À Anono Palmeraie, le scandale est identique : des lettres d’attribution antidatées, des compulsoires établis sans la moindre pièce d’identité du cédant, et des bénéficiaires qui obtiennent des ACD comme on distribue des tickets de loto. Et pendant que le ministre parle d’intégrité, la réalité continue de broyer les vies.
« Si ses paroles étaient vraies, qu’il porte plainte »
Pour Yapi Michel Aymard, il est temps d’aller au fond des choses : « S’il se sent diffamé par le député Tiémoko Antoine Assalé, qu’il porte plainte contre lui. Jusqu’à présent, de nombreuses personnes attendent toujours la restitution de leur terrain, sans qu’aucune lumière n’ait été faite. »
Même Lolo Diby, qui reconnaît à Bruno Koné d’avoir apporté une valeur ajoutée au ministère, n’y croit pas totalement : « Je ne partage pas votre avis lorsque vous affirmez que l’intégralité des 3 000 agents travaillent avec engagement et dignité. Je suis une de leurs victimes et j’ai des preuves. »
« Celui qui a le micro a toujours raison »
Mais pour Armand Blé, les discours ne suffisent plus. Seul un audit indépendant pourra restaurer la confiance : « Celui qui a le micro a toujours raison. Un audit rassurerait tout le monde. » Il cite le cas de Songon, où IGEOBAT, détenteur d’un ACD depuis 2019, se voit contester son terrain par un nouvel arrêté ministériel de 2020. Malgré le paiement régulier des impôts, les acquéreurs n’ont toujours pas accès à leur site, pendant que d’autres s’y installent en toute impunité.
Palmafrique : un autre brasier foncier
Et pendant que le ministre s’enferme dans sa communication, d’autres foyers de colère s’allument. À Eloka-Mbatto Bouaké, après des mois de négociations stériles, les populations ont décidé de passer à l’offensive. Jeudi 26 juin 2025, elles ont organisé un sit-in sur le site de Palmafrique pour exiger le départ immédiat de l’entreprise.

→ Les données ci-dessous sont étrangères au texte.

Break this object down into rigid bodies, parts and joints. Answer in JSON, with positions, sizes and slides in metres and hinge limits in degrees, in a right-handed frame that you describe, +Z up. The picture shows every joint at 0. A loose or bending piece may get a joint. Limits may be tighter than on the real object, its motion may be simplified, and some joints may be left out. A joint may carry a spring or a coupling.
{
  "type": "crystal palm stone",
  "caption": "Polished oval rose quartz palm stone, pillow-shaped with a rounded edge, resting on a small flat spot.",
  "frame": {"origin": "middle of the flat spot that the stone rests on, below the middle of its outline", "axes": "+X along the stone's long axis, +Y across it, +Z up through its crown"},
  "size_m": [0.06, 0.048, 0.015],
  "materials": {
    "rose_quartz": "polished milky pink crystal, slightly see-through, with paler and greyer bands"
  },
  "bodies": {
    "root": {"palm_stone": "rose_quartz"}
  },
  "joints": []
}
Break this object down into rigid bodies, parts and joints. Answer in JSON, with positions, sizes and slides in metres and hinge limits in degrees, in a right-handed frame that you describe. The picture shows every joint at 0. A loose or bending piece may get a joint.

« Palmafrique, quittez nos terres au lieu de chercher à en être propriétaires ! », « Papa Ado, aide-nous à récupérer nos terres ! », scandaient-ils, brandissant des pancartes. Dans leur motion, ils réclament la restitution immédiate de leurs terres coutumières, l’annulation des courriers d’affectation émis sans leur consultation, la réparation des préjudices économiques et sociaux subis depuis des décennies et l’arrêt immédiat de toute activité de la société.
Pour Fabien Nogbou, leur porte-parole, c’en est trop : « Nous dénonçons avec fermeté le non-respect de nos droits coutumiers et l’absence de transparence dans la gestion foncière de Palmafrique sur nos terres. Ils exploitent nos terres à des fins purement lucratives sans aucun bénéfice ni compensation pour nos communautés. »
Bruno Koné rattrapé par le réel
Ainsi se fissure la vitrine de la réforme foncière ivoirienne. Derrière les mots lisses et rassurants de Bruno Koné, le terrain hurle sa douleur et son indignation. Car si le ministre veut convaincre la Nation, il devra d’abord accepter une vérité qui dérange : le ver est dans le fruit, et ce fruit-là, c’est son ministère.